Despite these investments, organizations continue to face the same challenge: incomplete results from incomplete solutions.
As the scenarios and variety of data and objectives are broad, Instabase’s philosophy is that diverse tools and proper context provide the most coverage and completeness.
So, what are gray problems and why describe them as gray? Consider the similarities and differences between the following types of documents:
- Your last receipt from the grocery store
- A contract drawn up between you and a supplier
- A scanned image of your passport
They may contain common features such as date, total, and perhaps some addresses or multiple line items. An individual can identify these features and then consider each one as a distinct data point as they visually navigate the document and decide what to take away from it. But, humans are smart. A person subconsciously takes advantage of multiple techniques at once and applies context, which motivates them towards a thought or decision.
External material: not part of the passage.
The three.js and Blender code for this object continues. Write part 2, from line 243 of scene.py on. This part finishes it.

- This is a grocery receipt… there are 4 line items of ice cream ranging from $3.99 to $7.99.
- This is a contract… it is effective today and it describes the statement of work, terms, and material costs.
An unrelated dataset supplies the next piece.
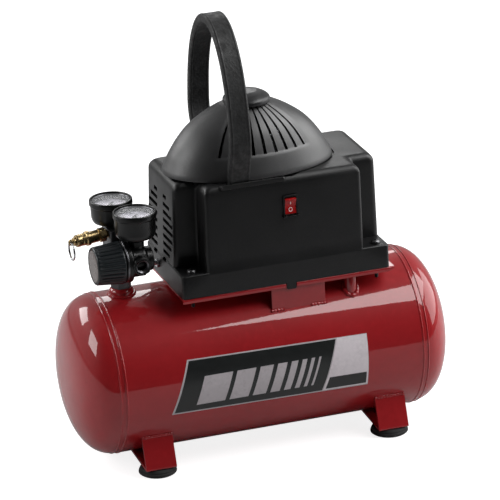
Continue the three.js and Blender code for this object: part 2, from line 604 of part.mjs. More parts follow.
// ---------------------------------------------------------------- motor and pump
function makeMotor() {
  const { y, z, radius, x0, x1, shaft } = MOTOR;
  const stack = cut(
    rod([x0, y, z], [1, 0, 0], x1 - x0, radius, 24), rod([x0 - 1, y, z], [1, 0, 0], x1 - x0 + 2, 24, 24));
  const feet = box(x0 + 12, x1 - 12, y - 26, y + 26, PLATE.top + GAP, z - 24);
  const feetKeep = cut(feet,
    rod([x0 - 1, y, z], [1, 0, 0], x1 - x0 + 2, radius - 3, 24), box(-67, -35, 11, 37, 170, 198));
  piece('motor_stator', join(stack, cut(feetKeep, box(x0, x1, y - 18, y + 18, 170, 203))), MATERIALS.castIron);

  const rotor = join(
    rod([x0 + 4, y, z], [1, 0, 0], x1 - x0 - 8, 23.2, 24), rod([-77, y, z], [1, 0, 0], 115, shaft, 16));
  piece('motor_rotor', rotor, MATERIALS.steel);

  const blades = [];
  for (let i = 0; i < 7; i++) {
    const blade = new THREE.BoxGeometry(2, 21, 11);
    blade.rotateY(THREE.MathUtils.degToRad(35));
    blade.translate(0, 20.5, 0);
    blade.rotateX((i / 7) * 2 * Math.PI);
    blade.translate(-68, y, z);
    blades.push(solidFrom(blade));
  }
  const fan = cut(join(rod([-74, y, z], [1, 0, 0], 12, 12, 14), ...blades),
    rod([-80, y, z], [1, 0, 0], 24, shaft + GAP, 16));
  piece('cooling_fan', fan, MATERIALS.fanPlastic);
}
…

- This is my passport… I see multiple date values on the page. My passport expiration date is next year.
There are multiple layers of context we use to quickly get the information we need.
- First, knowing a document’s type will shape our intent and help us find what we want. The relative significance of a date value printed on a passport has a much greater weight than a date on a grocery receipt. Without consciously deciding to, we are employing this context to determine what we are looking for and the reason it is important.
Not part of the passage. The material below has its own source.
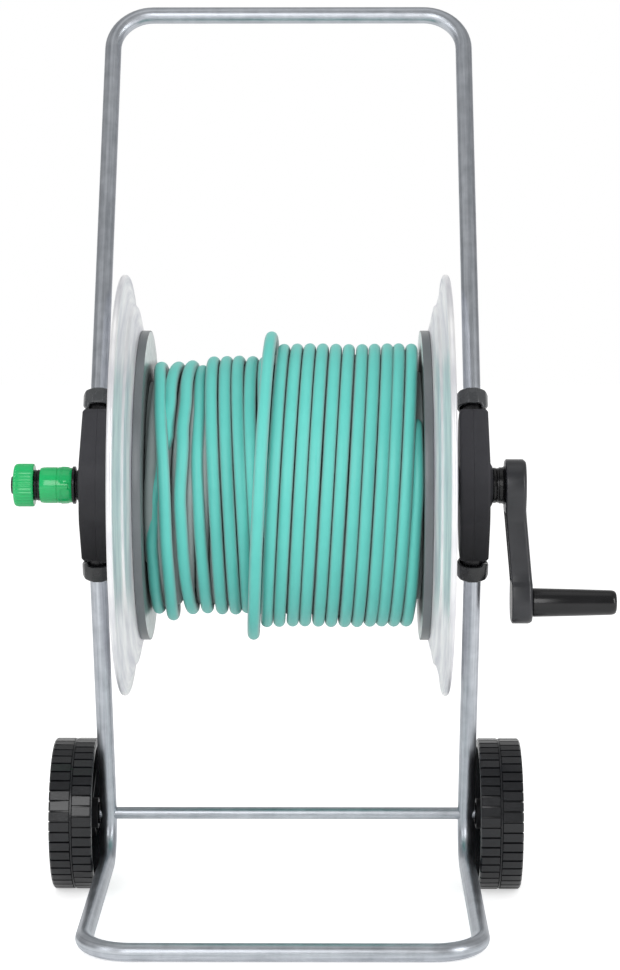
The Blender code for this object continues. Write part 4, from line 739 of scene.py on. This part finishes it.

- Second, information has many contextual hints buried in how it’s presented. Clues such as relative position on a page, data labels, or standard date formats enable an individual to quickly identify and accurately ingest this information.
People are not limited to a single approach. They process the available details, overlay context, and select the best tool, which is often a combination of tools. This process may seem trivial given the examples above, however when considering the mountains of documents and inbound information that organizations struggle to address, this mental model provides an elegant framework to mimic in computing.
Great advancements have been made in algorithmic data parsing and machine learning, however, these techniques remain disjointed and challenging to implement.
No matter how advanced our tools become, why do we struggle to give them the contextual awareness that we, as humans, find so innate?
There is an immense opportunity to make these techniques available in such a way that they can be connected and contextualized to solve the mixed bag of complex data problems. If one considers algorithms as efficient shortcuts and machine learning models as context, the best solution is a hybrid — or the combination of black and white.
Consider the supplier contract mentioned above. On any given page, there can individual features such as an effective date, a table of materials and corresponding prices, but there also can be paragraphs of text that outline terms and conditional terms. To fully review, extract, and understand the contents, two completely different lenses must pass across the same document to retrieve and analyze key details. Individual features (numbers, dates, addresses) are best addressed by algorithmic extraction as it is precise and has an explainable audit trail. By contrast, interpreting information from sentences and paragraphs (risky terms in a contract) is better suited by Natural Language Processing (NLP) toolkits which are grounded in machine learning.
Instabase is making complex data usable through a platform of connected black, white, and gray tools.
These tools, targeting unstructured and semi-structured data, can be grouped into three primary categories: data extraction, natural language processing, and document analysis. While the tools have many strengths as individual components, their overall capability greatly increases when they are stacked on each other as building blocks. Instabase’s native workflow engine serves to connect and sequence apps, which enables organizations to think holistically about their business process.
In a single flow, a document can be parsed into structured machine-readable text, classified based on a variety of criteria, processed to extract specific fields of interest, and analyzed with NLP models. This same Instabase flow can be tuned to retrieve an entirely different set of facts and run different analyses across scenarios like contracts, financial reports, news articles, claims reports, emails, and more. Considering that the flow described above only uses 5 tools and there are nearly 30 on the platform today, the addressable problem space with this framework grows exponentially.
The all-too-often used metaphor of “right tool for the right job” fails to capture the fact that challenging problems are rarely solved by a single tool and require a combination of approaches. Regardless, if the objective is to extract the key fields from a tax document for a loan decision; to harvest terms & conditions, dollar amounts, and dates from supplier contracts; or to screen web media for adverse news events; a comprehensive toolset that invites context is invaluable. By breaking down the difficult aspects of complex data into components which familiar tools can solve for, Instabase is changing the way in which individuals, teams, and organizations are able to make use of information in its most raw form. To effectively address the gray problems complex data presents today and to be prepared to tackle the many which will arise in the future, adopting a toolset that is as contextualizable as it is diverse is essential.